Without prejudice to the generality of clause 1.20, VCG agrees to indemnify and keep indemnified the Client against any liability that the Client may incur to a third party (including any Data Subject) or as a fine or penalty imposed by the Information Commissioner in the event of a breach of data security by a third party or sub-contractor engaged by VCG where such breach could reasonably have been prevented by the third party or sub-contractor bearing in mind (i) VCG’s obligations under this clause 1 and (ii) the level of technological solutions and protections available from time to time to prevent breaches of this nature and/or harm resulting from any such breaches.
For the purposes of this clause 1 the term “Best Practice” shall mean the use of such technologies, configurations or processes which meet or exceed any recommendations that have been or may be made or issued by the Information Commissioner’s Office and that are recognised as being at the forefront of what is available to the commercial data processing industry.
VCG undertakes to keep strictly confidential and not to disclose to any third party or use for its own benefit any Confidential Information made available to it.

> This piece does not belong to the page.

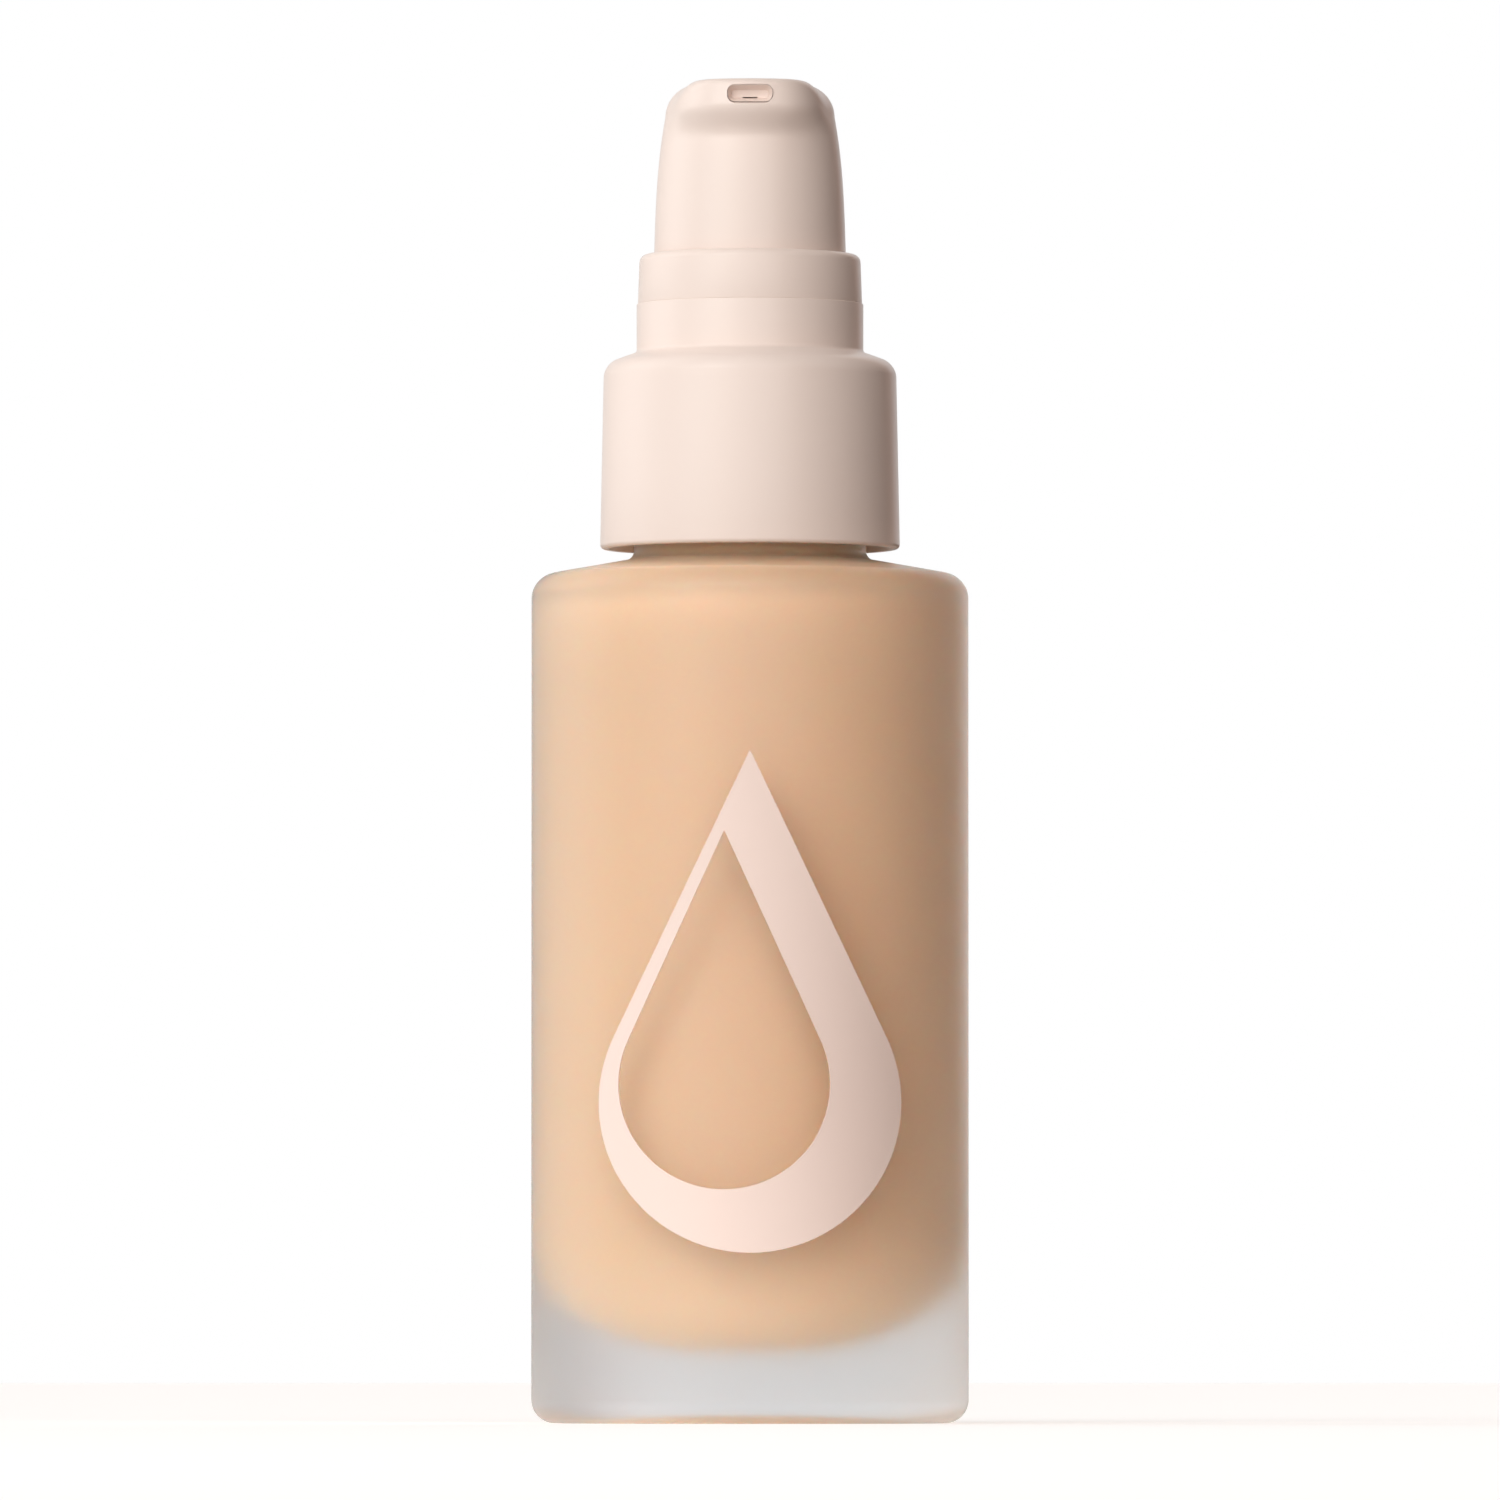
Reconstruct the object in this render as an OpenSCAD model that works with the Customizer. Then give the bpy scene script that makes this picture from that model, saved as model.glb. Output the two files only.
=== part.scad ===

The Confidential Information will remain the property of the Disclosing Party. VCG agrees to use the Client’s Confidential Information only for the purpose of performing its agreed obligations.
The nature and results of all work done by VCG in performing the Services are deemed to be Confidential Information of the Client’s and will not be disclosed or utilised by VCG for any purpose other than the performance of its agreed obligations.
VCG will take all steps to ensure that the Client’s Confidential Information is kept confidential, will allow access to the Client’ Confidential Information only to those Representatives who have a reasonable need to know and use it for the purpose of performing their agreed obligations and will inform each Representative of the confidential nature of the Client’s Confidential Information and of their obligations in respect thereof. VCG will be responsible for any breach by any of its Representatives to whom it allows access to Confidential Information. At the request of the Client, VCG will provide the names of its Representatives who have been given access to Confidential Information. The Client may request Representatives of VCG to execute individual confidentiality agreements. Upon receipt of such request, VCG shall ensure such Representatives as specified by the Client execute individual confidentiality agreements in the reasonable form specified by the other Party within ten Business Days of receipt of such request.
Upon termination or expiry of this Agreement, VCG and any of its Affiliates and Representatives will immediately return to the Client all Confidential Information in recorded form in its possession or under its control and delete all such Confidential Information on any computer or other device containing such information and confirm such deletion in writing to the Client.
VCG will not make any public announcement regarding its agreed obligations without the prior written consent of the Client.
The obligation of confidence in this clause 2 shall survive the termination or expiry of this Agreement for any reason.